**Requirement:**
Restate the span of lines that starts with the line containing "for side, sign" and ends with the line containing "obj.matrix_world = Matrix.Identity(4)", word for word, including both, with nothing else.

**Data shown:**
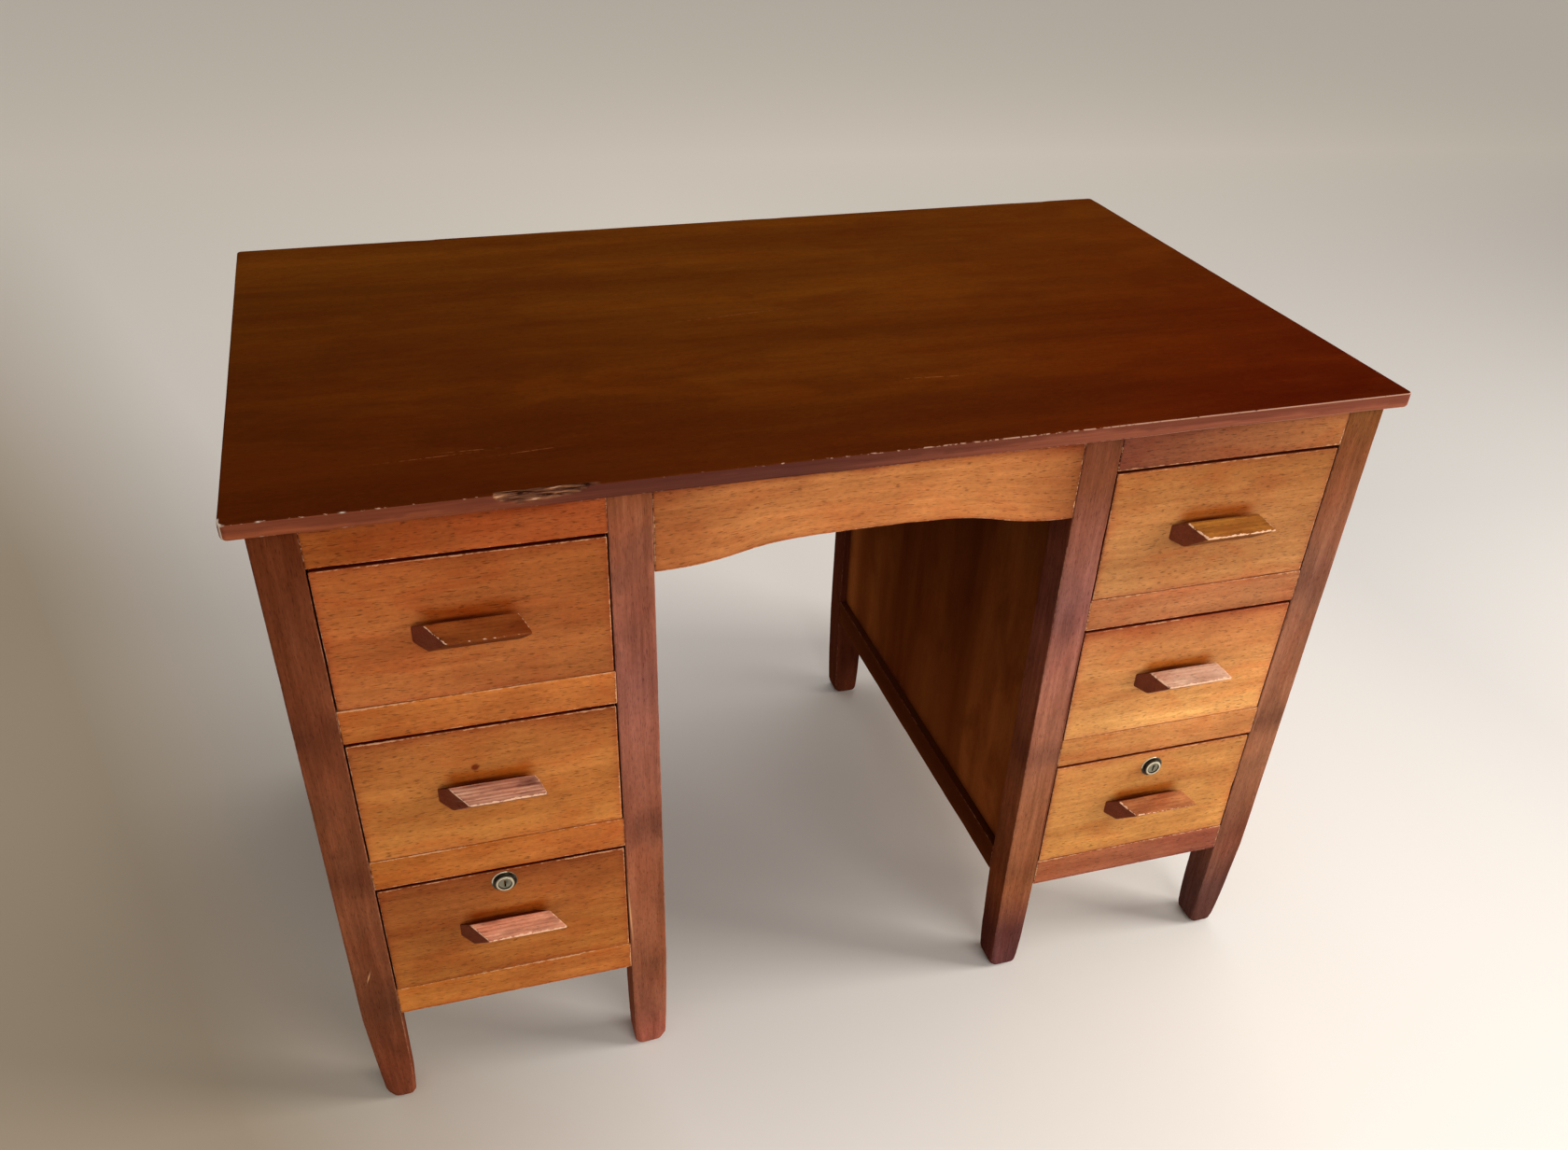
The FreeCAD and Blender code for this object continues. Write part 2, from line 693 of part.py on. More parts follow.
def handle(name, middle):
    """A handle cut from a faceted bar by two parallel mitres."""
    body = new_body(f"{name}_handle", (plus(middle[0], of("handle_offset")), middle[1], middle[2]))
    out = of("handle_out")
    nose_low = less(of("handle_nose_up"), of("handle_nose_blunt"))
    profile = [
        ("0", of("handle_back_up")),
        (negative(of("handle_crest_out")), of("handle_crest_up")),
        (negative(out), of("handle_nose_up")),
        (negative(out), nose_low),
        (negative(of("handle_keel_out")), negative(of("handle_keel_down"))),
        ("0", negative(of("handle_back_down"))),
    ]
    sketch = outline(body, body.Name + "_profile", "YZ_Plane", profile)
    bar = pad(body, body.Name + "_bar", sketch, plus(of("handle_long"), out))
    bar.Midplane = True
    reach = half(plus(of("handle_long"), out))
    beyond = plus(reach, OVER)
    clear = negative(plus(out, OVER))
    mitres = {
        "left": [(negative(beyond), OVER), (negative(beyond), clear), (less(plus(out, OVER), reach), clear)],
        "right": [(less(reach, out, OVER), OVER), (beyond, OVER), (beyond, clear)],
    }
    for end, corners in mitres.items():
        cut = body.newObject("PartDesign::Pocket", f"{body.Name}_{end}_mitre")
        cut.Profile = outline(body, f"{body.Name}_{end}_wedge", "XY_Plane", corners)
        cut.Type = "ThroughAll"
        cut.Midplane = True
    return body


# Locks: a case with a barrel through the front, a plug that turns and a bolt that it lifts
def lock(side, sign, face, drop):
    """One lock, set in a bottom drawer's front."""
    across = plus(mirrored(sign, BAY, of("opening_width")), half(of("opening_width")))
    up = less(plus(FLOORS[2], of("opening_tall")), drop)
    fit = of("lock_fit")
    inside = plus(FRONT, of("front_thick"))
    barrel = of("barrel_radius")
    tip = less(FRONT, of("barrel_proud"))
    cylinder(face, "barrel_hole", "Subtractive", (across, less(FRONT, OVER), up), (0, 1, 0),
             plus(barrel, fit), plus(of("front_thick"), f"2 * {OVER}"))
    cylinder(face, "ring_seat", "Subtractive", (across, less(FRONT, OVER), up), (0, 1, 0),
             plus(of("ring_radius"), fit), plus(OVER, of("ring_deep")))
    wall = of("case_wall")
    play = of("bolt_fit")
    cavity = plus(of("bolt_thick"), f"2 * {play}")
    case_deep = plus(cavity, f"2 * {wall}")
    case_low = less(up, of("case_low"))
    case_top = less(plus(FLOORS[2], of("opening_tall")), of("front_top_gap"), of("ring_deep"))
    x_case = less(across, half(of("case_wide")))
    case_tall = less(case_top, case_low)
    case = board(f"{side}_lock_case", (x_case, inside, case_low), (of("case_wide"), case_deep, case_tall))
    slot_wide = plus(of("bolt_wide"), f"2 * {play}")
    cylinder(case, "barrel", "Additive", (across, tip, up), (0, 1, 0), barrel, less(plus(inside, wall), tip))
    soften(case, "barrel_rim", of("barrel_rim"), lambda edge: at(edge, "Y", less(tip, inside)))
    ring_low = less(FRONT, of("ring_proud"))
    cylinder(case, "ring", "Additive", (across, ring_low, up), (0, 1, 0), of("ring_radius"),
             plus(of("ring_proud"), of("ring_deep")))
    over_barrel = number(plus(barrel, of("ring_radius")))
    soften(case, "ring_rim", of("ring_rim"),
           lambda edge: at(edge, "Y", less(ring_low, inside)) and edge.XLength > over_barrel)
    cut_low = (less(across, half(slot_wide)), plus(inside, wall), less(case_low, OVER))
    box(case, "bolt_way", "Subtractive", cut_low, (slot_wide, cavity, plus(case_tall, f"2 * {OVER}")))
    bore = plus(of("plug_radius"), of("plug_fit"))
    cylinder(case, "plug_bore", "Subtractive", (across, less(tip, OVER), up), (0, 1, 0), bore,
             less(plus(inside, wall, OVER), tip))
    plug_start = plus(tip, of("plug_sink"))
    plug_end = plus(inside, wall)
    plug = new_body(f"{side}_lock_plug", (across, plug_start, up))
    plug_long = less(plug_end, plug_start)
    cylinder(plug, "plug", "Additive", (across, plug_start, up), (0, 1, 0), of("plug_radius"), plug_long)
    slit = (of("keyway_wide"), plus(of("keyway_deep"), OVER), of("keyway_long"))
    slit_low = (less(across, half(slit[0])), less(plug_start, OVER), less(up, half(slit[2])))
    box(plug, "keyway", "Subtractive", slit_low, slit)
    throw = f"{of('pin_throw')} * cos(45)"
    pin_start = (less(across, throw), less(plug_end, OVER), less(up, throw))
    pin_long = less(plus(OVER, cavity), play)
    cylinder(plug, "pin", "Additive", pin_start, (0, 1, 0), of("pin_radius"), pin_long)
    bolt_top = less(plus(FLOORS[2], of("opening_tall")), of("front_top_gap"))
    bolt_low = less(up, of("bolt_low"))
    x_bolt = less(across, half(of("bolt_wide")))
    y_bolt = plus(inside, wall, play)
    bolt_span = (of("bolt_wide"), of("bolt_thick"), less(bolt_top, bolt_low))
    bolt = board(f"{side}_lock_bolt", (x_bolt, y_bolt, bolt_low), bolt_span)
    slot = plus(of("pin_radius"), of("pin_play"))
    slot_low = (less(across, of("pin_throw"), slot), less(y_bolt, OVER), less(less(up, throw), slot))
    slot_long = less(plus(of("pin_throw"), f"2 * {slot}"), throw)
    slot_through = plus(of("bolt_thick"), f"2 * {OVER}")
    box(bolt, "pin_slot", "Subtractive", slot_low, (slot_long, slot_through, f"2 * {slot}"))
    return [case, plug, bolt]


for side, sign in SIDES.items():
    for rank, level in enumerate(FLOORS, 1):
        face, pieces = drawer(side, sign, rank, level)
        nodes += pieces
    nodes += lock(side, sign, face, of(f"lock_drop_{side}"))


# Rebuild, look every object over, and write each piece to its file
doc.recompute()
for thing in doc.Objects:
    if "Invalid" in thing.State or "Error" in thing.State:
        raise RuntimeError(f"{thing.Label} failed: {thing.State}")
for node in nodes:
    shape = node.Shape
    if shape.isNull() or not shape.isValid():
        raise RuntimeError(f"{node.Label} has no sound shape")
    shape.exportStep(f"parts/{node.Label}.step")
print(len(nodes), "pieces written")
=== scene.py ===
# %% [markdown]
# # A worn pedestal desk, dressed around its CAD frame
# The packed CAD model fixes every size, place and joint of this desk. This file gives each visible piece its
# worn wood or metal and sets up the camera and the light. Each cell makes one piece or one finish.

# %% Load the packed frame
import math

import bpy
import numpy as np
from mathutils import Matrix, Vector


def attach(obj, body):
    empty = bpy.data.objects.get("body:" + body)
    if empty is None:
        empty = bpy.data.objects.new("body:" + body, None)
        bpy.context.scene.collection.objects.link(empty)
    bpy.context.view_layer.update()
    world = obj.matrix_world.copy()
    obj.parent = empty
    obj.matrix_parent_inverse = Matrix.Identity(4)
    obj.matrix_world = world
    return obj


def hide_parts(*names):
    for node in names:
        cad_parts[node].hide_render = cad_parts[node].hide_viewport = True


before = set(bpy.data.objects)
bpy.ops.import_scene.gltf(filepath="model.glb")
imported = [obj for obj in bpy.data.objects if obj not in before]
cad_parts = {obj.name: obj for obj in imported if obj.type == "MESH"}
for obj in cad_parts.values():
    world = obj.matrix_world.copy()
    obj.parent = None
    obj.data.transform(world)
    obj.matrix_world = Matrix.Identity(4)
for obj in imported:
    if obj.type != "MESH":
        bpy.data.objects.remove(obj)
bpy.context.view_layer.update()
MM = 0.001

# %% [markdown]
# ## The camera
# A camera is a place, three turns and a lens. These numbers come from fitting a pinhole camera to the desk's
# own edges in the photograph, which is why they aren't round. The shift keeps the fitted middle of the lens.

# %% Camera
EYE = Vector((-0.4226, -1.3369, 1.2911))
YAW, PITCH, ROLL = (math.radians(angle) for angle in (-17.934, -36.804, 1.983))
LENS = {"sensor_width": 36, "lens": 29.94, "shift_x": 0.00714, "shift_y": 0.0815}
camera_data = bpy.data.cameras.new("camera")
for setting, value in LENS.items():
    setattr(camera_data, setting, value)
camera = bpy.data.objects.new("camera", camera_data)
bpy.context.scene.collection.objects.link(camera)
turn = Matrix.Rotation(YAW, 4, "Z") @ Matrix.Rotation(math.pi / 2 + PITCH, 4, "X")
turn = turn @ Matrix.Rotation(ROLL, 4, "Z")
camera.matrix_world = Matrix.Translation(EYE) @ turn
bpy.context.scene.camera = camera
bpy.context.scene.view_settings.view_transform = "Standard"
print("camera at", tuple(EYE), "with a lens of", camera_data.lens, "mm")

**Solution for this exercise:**
for side, sign in SIDES.items():
    for rank, level in enumerate(FLOORS, 1):
        face, pieces = drawer(side, sign, rank, level)
        nodes += pieces
    nodes += lock(side, sign, face, of(f"lock_drop_{side}"))


# Rebuild, look every object over, and write each piece to its file
doc.recompute()
for thing in doc.Objects:
    if "Invalid" in thing.State or "Error" in thing.State:
        raise RuntimeError(f"{thing.Label} failed: {thing.State}")
for node in nodes:
    shape = node.Shape
    if shape.isNull() or not shape.isValid():
        raise RuntimeError(f"{node.Label} has no sound shape")
    shape.exportStep(f"parts/{node.Label}.step")
print(len(nodes), "pieces written")
=== scene.py ===
# %% [markdown]
# # A worn pedestal desk, dressed around its CAD frame
# The packed CAD model fixes every size, place and joint of this desk. This file gives each visible piece its
# worn wood or metal and sets up the camera and the light. Each cell makes one piece or one finish.

# %% Load the packed frame
import math

import bpy
import numpy as np
from mathutils import Matrix, Vector


def attach(obj, body):
    empty = bpy.data.objects.get("body:" + body)
    if empty is None:
        empty = bpy.data.objects.new("body:" + body, None)
        bpy.context.scene.collection.objects.link(empty)
    bpy.context.view_layer.update()
    world = obj.matrix_world.copy()
    obj.parent = empty
    obj.matrix_parent_inverse = Matrix.Identity(4)
    obj.matrix_world = world
    return obj


def hide_parts(*names):
    for node in names:
        cad_parts[node].hide_render = cad_parts[node].hide_viewport = True


before = set(bpy.data.objects)
bpy.ops.import_scene.gltf(filepath="model.glb")
imported = [obj for obj in bpy.data.objects if obj not in before]
cad_parts = {obj.name: obj for obj in imported if obj.type == "MESH"}
for obj in cad_parts.values():
    world = obj.matrix_world.copy()
    obj.parent = None
    obj.data.transform(world)
    obj.matrix_world = Matrix.Identity(4)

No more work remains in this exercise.